#### DESCRIPTION OF THE TASK
Quote every line of the material beneath this one.

#### DATASET SECTION
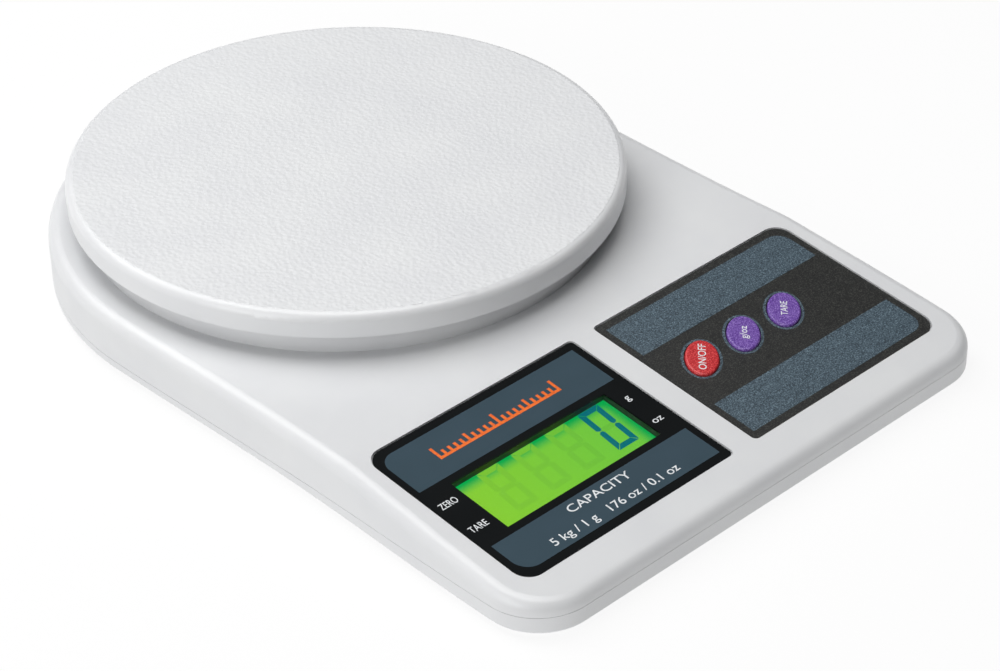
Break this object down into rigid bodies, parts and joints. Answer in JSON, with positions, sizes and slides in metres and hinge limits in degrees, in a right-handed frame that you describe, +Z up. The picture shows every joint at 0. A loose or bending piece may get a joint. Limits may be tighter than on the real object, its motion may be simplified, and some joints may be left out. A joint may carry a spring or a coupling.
{
  "type": "kitchen scale",
  "caption": "Flat battery kitchen scale with a round white platter, a backlit number display and a grained keypad with oval buttons.",
  "frame": {"origin": "middle of the footprint, on the surface that the feet stand on", "axes": "+X to the right along the front edge, +Y back towards the platter, +Z up"},
  "size_m": [0.17, 0.246, 0.0317],
  "materials": {
    "white_abs": "satin moulded",
    "white_grained_abs": "fine leather grain top, satin rim",
    "grey_rubber": "matte",
    "zinc_screw": "zinc plated",
    "bar_aluminium": "milled",
    "silicone_patch": "matte",
    "cell_sleeve": "shrink sleeve",
    "nickel_contact": "nickel plated",
    "wire_sheath": "PVC",
    "cable_sheath": "PVC",
    "white_nylon": "moulded",
    "gloss_black_film": "gloss printed film",
    "clear_window": "clear polished",
    "dark_grey_plastic": "moulded",
    "green_lcd": "backlit",
    "light_guide": "polished acrylic",
    "zebra_rubber": "layered silicone",
    "board_laminate": "solder mask",
    "epoxy_blob": "potted",
    "grained_film": "fine grained printed film",
    "switch_body": "moulded",
    "red_cap": "grained",
    "purple_cap": "grained",
    "plunger_plastic": "moulded",
    "white_ink": "screen printed",
    "orange_ink": "screen printed",
    "slate_ink": "screen printed",
    "display_segment": "switched liquid crystal"
  },
  "bodies": {
    "housing": {"top_cover": "white_abs", "bottom_cover": "white_abs", "rubber_feet": "grey_rubber", "housing_screws": "zinc_screw", "load_cell": "bar_aluminium", "load_cell_shim": "zinc_screw", "load_cell_screws": "zinc_screw", "strain_gauges": "silicone_patch", "battery_cells": "cell_sleeve", "battery_springs": "nickel_contact", "battery_contacts": "nickel_contact", "battery_wires": "wire_sheath", "load_cell_cable": "cable_sheath", "board_plugs": "white_nylon", "display_label": "gloss_black_film", "display_window": "clear_window", "lcd_frame": "dark_grey_plastic", "lcd_glass": "green_lcd", "backlight_guide": "light_guide", "contact_strip": "zebra_rubber", "main_board": "board_laminate", "controller_chip": "epoxy_blob", "board_screws": "zinc_screw", "board_ribbon": "cable_sheath", "keypad_label": "grained_film", "key_board": "board_laminate", "key_switches": "switch_body"},
    "carrier": {"platter_carrier": "white_abs", "carrier_screws": "zinc_screw"},
    "platter": {"platter": "white_grained_abs"},
    "battery_door": {"battery_door": "white_abs"},
    "power_button": {"power_button": "red_cap", "power_plunger": "plunger_plastic"},
    "unit_button": {"unit_button": "purple_cap", "unit_plunger": "plunger_plastic"},
    "tare_button": {"tare_button": "purple_cap", "tare_plunger": "plunger_plastic"}
  },
  "joints": [
    {"name": "weigh_travel", "type": "slide", "parent": "housing", "child": "carrier", "axis": [0, 0, -1], "range_m": [0, 0.0005], "stiffness_N_per_m": 98000, "deforming": ["load_cell"]},
    {"name": "platter_lift_off", "type": "slide", "parent": "carrier", "child": "platter", "axis": [0, 0, 1], "range_m": [0, 0.04]},
    {"name": "battery_door_hinge", "type": "hinge", "parent": "housing", "child": "battery_door", "pos_m": [0, 0.02689, 0.00225], "axis": [1, 0, 0], "range_deg": [0, 75]},
    {"name": "power_press", "type": "slide", "parent": "housing", "child": "power_button", "axis": [0, 0.1045, -0.9945], "range_m": [0, 0.0004], "stiffness_N_per_m": 400, "springref_m": -0.002},
    {"name": "unit_press", "type": "slide", "parent": "housing", "child": "unit_button", "axis": [0, 0.1045, -0.9945], "range_m": [0, 0.0004], "stiffness_N_per_m": 400, "springref_m": -0.002},
    {"name": "tare_press", "type": "slide", "parent": "housing", "child": "tare_button", "axis": [0, 0.1045, -0.9945], "range_m": [0, 0.0004], "stiffness_N_per_m": 400, "springref_m": -0.002}
  ]
}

#### SOLUTION
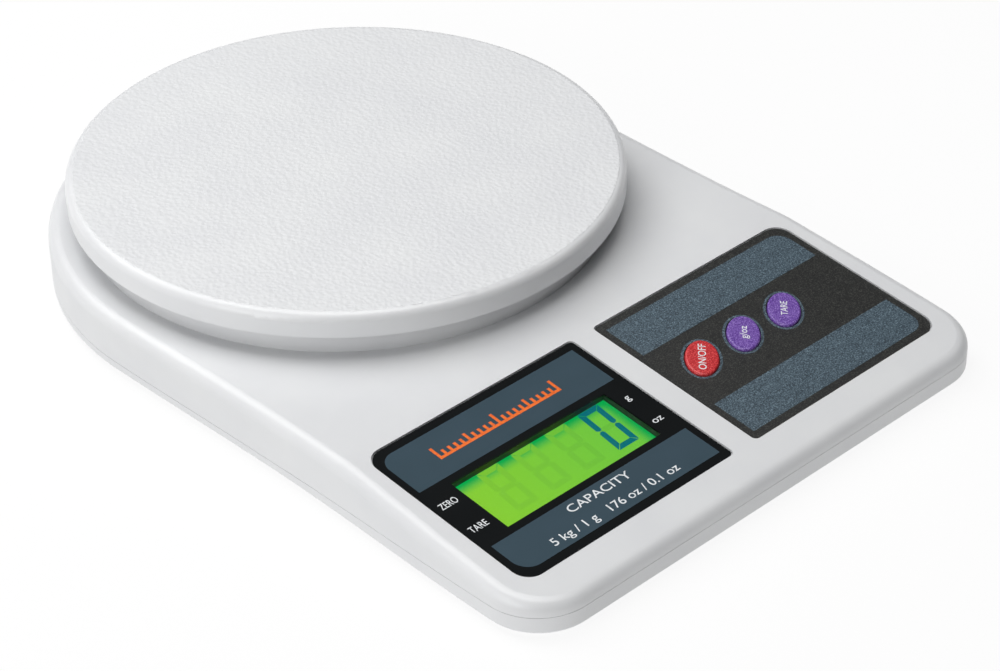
Break this object down into rigid bodies, parts and joints. Answer in JSON, with positions, sizes and slides in metres and hinge limits in degrees, in a right-handed frame that you describe, +Z up. The picture shows every joint at 0. A loose or bending piece may get a joint. Limits may be tighter than on the real object, its motion may be simplified, and some joints may be left out. A joint may carry a spring or a coupling.
{
  "type": "kitchen scale",
  "caption": "Flat battery kitchen scale with a round white platter, a backlit number display and a grained keypad with oval buttons.",
  "frame": {"origin": "middle of the footprint, on the surface that the feet stand on", "axes": "+X to the right along the front edge, +Y back towards the platter, +Z up"},
  "size_m": [0.17, 0.246, 0.0317],
  "materials": {
    "white_abs": "satin moulded",
    "white_grained_abs": "fine leather grain top, satin rim",
    "grey_rubber": "matte",
    "zinc_screw": "zinc plated",
    "bar_aluminium": "milled",
    "silicone_patch": "matte",
    "cell_sleeve": "shrink sleeve",
    "nickel_contact": "nickel plated",
    "wire_sheath": "PVC",
    "cable_sheath": "PVC",
    "white_nylon": "moulded",
    "gloss_black_film": "gloss printed film",
    "clear_window": "clear polished",
    "dark_grey_plastic": "moulded",
    "green_lcd": "backlit",
    "light_guide": "polished acrylic",
    "zebra_rubber": "layered silicone",
    "board_laminate": "solder mask",
    "epoxy_blob": "potted",
    "grained_film": "fine grained printed film",
    "switch_body": "moulded",
    "red_cap": "grained",
    "purple_cap": "grained",
    "plunger_plastic": "moulded",
    "white_ink": "screen printed",
    "orange_ink": "screen printed",
    "slate_ink": "screen printed",
    "display_segment": "switched liquid crystal"
  },
  "bodies": {
    "housing": {"top_cover": "white_abs", "bottom_cover": "white_abs", "rubber_feet": "grey_rubber", "housing_screws": "zinc_screw", "load_cell": "bar_aluminium", "load_cell_shim": "zinc_screw", "load_cell_screws": "zinc_screw", "strain_gauges": "silicone_patch", "battery_cells": "cell_sleeve", "battery_springs": "nickel_contact", "battery_contacts": "nickel_contact", "battery_wires": "wire_sheath", "load_cell_cable": "cable_sheath", "board_plugs": "white_nylon", "display_label": "gloss_black_film", "display_window": "clear_window", "lcd_frame": "dark_grey_plastic", "lcd_glass": "green_lcd", "backlight_guide": "light_guide", "contact_strip": "zebra_rubber", "main_board": "board_laminate", "controller_chip": "epoxy_blob", "board_screws": "zinc_screw", "board_ribbon": "cable_sheath", "keypad_label": "grained_film", "key_board": "board_laminate", "key_switches": "switch_body"},
    "carrier": {"platter_carrier": "white_abs", "carrier_screws": "zinc_screw"},
    "platter": {"platter": "white_grained_abs"},
    "battery_door": {"battery_door": "white_abs"},
    "power_button": {"power_button": "red_cap", "power_plunger": "plunger_plastic"},
    "unit_button": {"unit_button": "purple_cap", "unit_plunger": "plunger_plastic"},
    "tare_button": {"tare_button": "purple_cap", "tare_plunger": "plunger_plastic"}
  },
  "joints": [
    {"name": "weigh_travel", "type": "slide", "parent": "housing", "child": "carrier", "axis": [0, 0, -1], "range_m": [0, 0.0005], "stiffness_N_per_m": 98000, "deforming": ["load_cell"]},
    {"name": "platter_lift_off", "type": "slide", "parent": "carrier", "child": "platter", "axis": [0, 0, 1], "range_m": [0, 0.04]},
    {"name": "battery_door_hinge", "type": "hinge", "parent": "housing", "child": "battery_door", "pos_m": [0, 0.02689, 0.00225], "axis": [1, 0, 0], "range_deg": [0, 75]},
    {"name": "power_press", "type": "slide", "parent": "housing", "child": "power_button", "axis": [0, 0.1045, -0.9945], "range_m": [0, 0.0004], "stiffness_N_per_m": 400, "springref_m": -0.002},
    {"name": "unit_press", "type": "slide", "parent": "housing", "child": "unit_button", "axis": [0, 0.1045, -0.9945], "range_m": [0, 0.0004], "stiffness_N_per_m": 400, "springref_m": -0.002},
    {"name": "tare_press", "type": "slide", "parent": "housing", "child": "tare_button", "axis": [0, 0.1045, -0.9945], "range_m": [0, 0.0004], "stiffness_N_per_m": 400, "springref_m": -0.002}
  ]
}